A perversidade do projeto neoliberal para as universidades brasileiras tem conseguido impor aos professores a quimera de que se trabalharem seguindo os critérios, parâmetros e jornadas de trabalho que o capitalismo estabelece, poderão aumentar seus ganhos e projetar-se profissionalmente de maneira mais efetiva e atingir o “devido reconhecimento”. Ao absorver esta lógica, os docentes abrem mão de sua família, da sua humanidade, da qualidade de vida, da criação coletiva do conhecimento, e da responsabilidade pela sua disseminação para o conjunto da sociedade. O comprometimento da saúde física e mental são as principais consequências, além do embrutecimento das relações pessoais.
Dessa forma, as repercussões para a saúde física e mental do docente sobre essa realidade do trabalho destacam-se: aumento de consumo de álcool, drogas e tabaco – provocado doenças crônicas, principalmente cardiovasculares e respiratórias; depressão – abuso de ansiolíticos, hipnóticos e neurolépticos – suicídios; Síndrome de Burnout – exaustão mental, emocional, fadiga e depressão. Assedio moral – um processo de violência psicológica extremado contra o trabalhador.
Dentre as patologias que acometem a saúde dos docentes, a mais prevalente é a síndrome de Burnout que é caracterizada pela evolução lenta, com piora progressiva e severa; e por passar despercebida, no início, devido á negação de que algo de errado está acontecendo nas relações de trabalho.

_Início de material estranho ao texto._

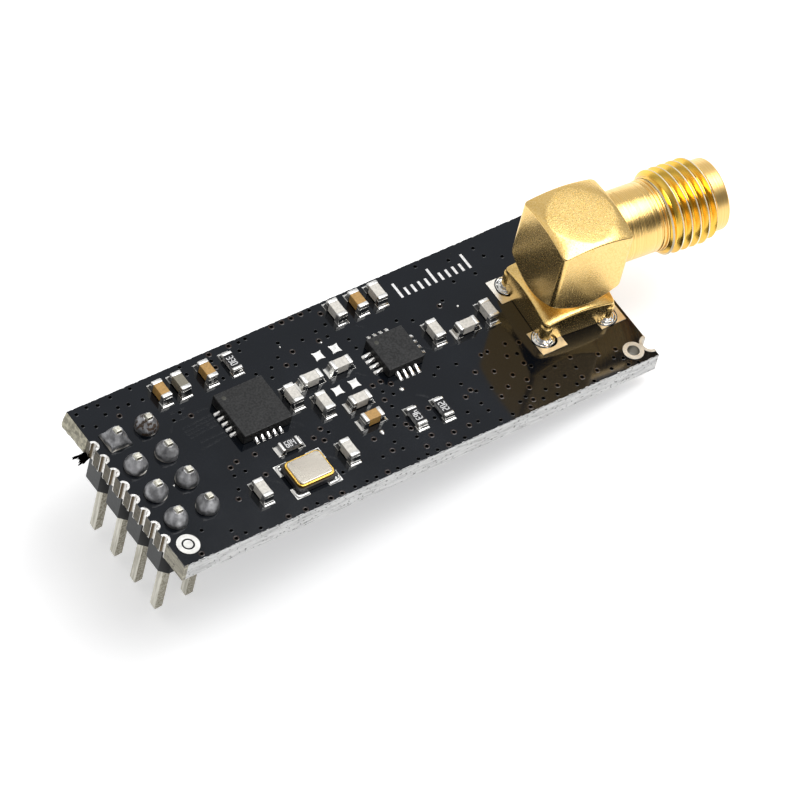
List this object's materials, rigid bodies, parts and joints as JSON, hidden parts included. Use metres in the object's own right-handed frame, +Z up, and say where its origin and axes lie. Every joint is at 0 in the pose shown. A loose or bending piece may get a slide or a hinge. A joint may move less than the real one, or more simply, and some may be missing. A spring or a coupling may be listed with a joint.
{
  "type": "wireless transceiver module",
  "caption": "Narrow circuit board with a pin header and soldered half-holes at one end and a gold right-angle antenna jack at the other, with flat chips, a crystal and small parts.",
  "frame": {"origin": "middle of the header's pins, on the face that the header's housing seats on", "axes": "+X along the board towards the antenna jack, +Y towards the board's back edge, +Z up, away from the header's feet"},
  "size_m": [0.0477, 0.0148, 0.0197],
  "materials": {
    "board": "glass fibre board under satin black solder mask, pale at its cut edges",
    "tinned_copper": "bright tinned copper",
    "solder": "satin solder",
    "header_plastic": "dark moulded plastic",
    "pin_metal": "tinned pin",
    "gold_plate": "gold-plated brass, finely grained on its flats",
    "white_insulator": "waxy white plastic",
    "chip_moulding": "matte moulding compound",
    "crystal_ceramic": "black fired ceramic",
    "lid_metal": "plated lid with a bright bevel",
    "tan_ceramic": "tan fired ceramic",
    "olive_ceramic": "olive grey fired ceramic",
    "pale_ceramic": "pale fired ceramic",
    "resistor_glaze": "black glaze"
  },
  "bodies": {
    "root": {"amplifier_chip": "chip_moulding", "amplifier_leads": "tinned_copper", "bare_pads": "tinned_copper", "capacitor_ends": "tinned_copper", "circuit_board": "board", "component_lands": "tinned_copper", "component_solder": "solder", "corner_mark": "tinned_copper", "corner_rings": "tinned_copper", "crystal_base": "crystal_ceramic", "crystal_lid": "lid_metal", "crystal_ring": "gold_plate", "edge_pads": "tinned_copper", "header_housing": "header_plastic", "header_lands": "tinned_copper", "header_pin_1": "pin_metal", "header_pin_2": "pin_metal", "header_pin_3": "pin_metal", "header_pin_4": "pin_metal", "header_pin_5": "pin_metal", "header_pin_6": "pin_metal", "header_pin_7": "pin_metal", "header_pin_8": "pin_metal", "header_solder": "solder", "jack_barrel": "gold_plate", "jack_body": "gold_plate", "jack_contact": "gold_plate", "jack_insulator": "white_insulator", "jack_lands": "tinned_copper", "jack_solder": "solder", "olive_capacitor": "olive_ceramic", "pale_capacitor_1": "pale_ceramic", "pale_capacitor_10": "pale_ceramic", "pale_capacitor_11": "pale_ceramic", "pale_capacitor_12": "pale_ceramic", "pale_capacitor_2": "pale_ceramic", "pale_capacitor_3": "pale_ceramic", "pale_capacitor_4": "pale_ceramic", "pale_capacitor_5": "pale_ceramic", "pale_capacitor_6": "pale_ceramic", "pale_capacitor_7": "pale_ceramic", "pale_capacitor_8": "pale_ceramic", "pale_capacitor_9": "pale_ceramic", "resistor_1": "resistor_glaze", "resistor_2": "resistor_glaze", "resistor_3": "resistor_glaze", "resistor_4": "resistor_glaze", "resistor_ends": "tinned_copper", "tan_capacitor_1": "tan_ceramic", "tan_capacitor_2": "tan_ceramic", "tan_capacitor_3": "tan_ceramic", "tan_capacitor_4": "tan_ceramic", "transceiver_chip": "chip_moulding", "transceiver_leads": "tinned_copper"}
  },
  "joints": []
}
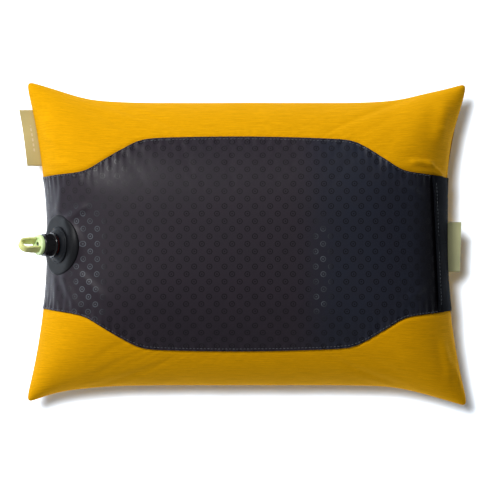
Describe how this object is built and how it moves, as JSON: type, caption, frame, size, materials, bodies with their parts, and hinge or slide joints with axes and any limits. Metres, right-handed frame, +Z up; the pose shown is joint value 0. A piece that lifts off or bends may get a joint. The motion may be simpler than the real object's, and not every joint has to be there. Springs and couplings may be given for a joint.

Contribui, também, para o surgimento dessa síndrome a desvalorização da profissão docente, a falta de autonomia e de participação nas definições das políticas de ensino; a inadequação salarial; a falta de oportunidades de promoções; o isolamento social e a baixa solidariedade; o baixo envolvimento associativo sindical; desinteresse em resolver as precárias e inadequadas condições físicas e matérias de trabalho.
Torna-se imperativo que as patologias advindas das transformações do trabalho docente sejam mais bem elucidadas e discutidas entre os docentes, como o desenvolvimento de um trabalho humanizado como prevenção de fatores estressores causadores de doenças, sob a pena de perderem profissionais valiosos. Dessa forma, o reconhecimento do docente como um trabalhador e, portanto, como um indivíduo submetido á grande máquina da exploração mundial capitalista, permitirá a reação a esta lógica político-econômica dominante.
No campo político, é preciso esclarecer a sociedade quanto ao caráter nefasto do processo em curso e organizar a luta necessária para reverter o quadro que se apresenta. Assim, a luta em defesa da saúde dos trabalhadores e por crescente melhoria nas condições de trabalho dos docentes deve sempre está pautada no cotidiano do movimento sindical e percebida como uma conquista que beneficia a toda uma sociedade.
Pauta de Reivindicações:
1 – Criar ou reativar o GT Saúde do Trabalhador em cada base sindical (espaço coletivo de discussão e denúncia);
2 – Denunciar a intensificação do trabalho docente, nos novos parâmetros de exploração do trabalho (sobrecarga da jornada de trabalho, mérito acadêmico por produção científica, outros);
3 – Desconstruir a cultura da “monetização do risco” no ambiente de trabalho e ter como meta a não exposição ao risco.